Undead and Unwed (Queen Betsy, Bk 1)
reviewed on + 55 more book reviews


Well, this was lighter than dandelion fluff, and I breezed through it in just a couple hours. It's told by a first-person narrator, Betsy Taylor, a tall blonde former model with a smart mouth and a lust for designer shoes. She has a very, very bad day which ends with her being laid off from her dead-end job and then hit by a car & killed. Only this is a black comedy, so it's not as appalling as it sounds. In fact, Betsy's still narrating this (kind of like William Holden floating in his swimming pool) because she wakes up in the funeral home as a vampire with supernatural powers.

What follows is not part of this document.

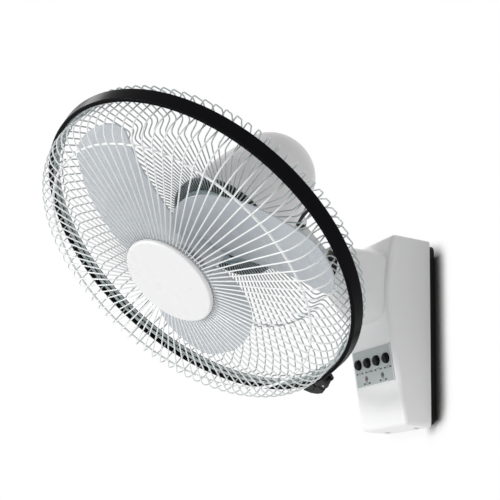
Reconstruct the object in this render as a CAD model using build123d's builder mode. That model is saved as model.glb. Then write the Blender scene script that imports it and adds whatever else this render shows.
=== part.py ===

In fact, she is the queen of the vampires. This was a sexually frank book, even a little kinky, but above all, it's an amazingly efficient mechanism for delivering one-liners, one after the other, at the rapid pace of a TV sitcom. This author's a great joke writer! Though the jokes are so topical in some cases that I wonder if they'll make sense to some readers in about five years. Sorry, when I heard the love interest had an Elvis pompadour, that killed the sexual chemistry for me (ha!), because I pictured the older, double-chinned Elvis, stuffed into a jump suit. Still, the book does really well exactly what it set out to do: beguile away three hours or so by making you laugh. Though I'm not going to pursue the series any further, I can see why it might be addictive. But also, why for some, the joke-after-joke dialogue might wear out its welcome after a while.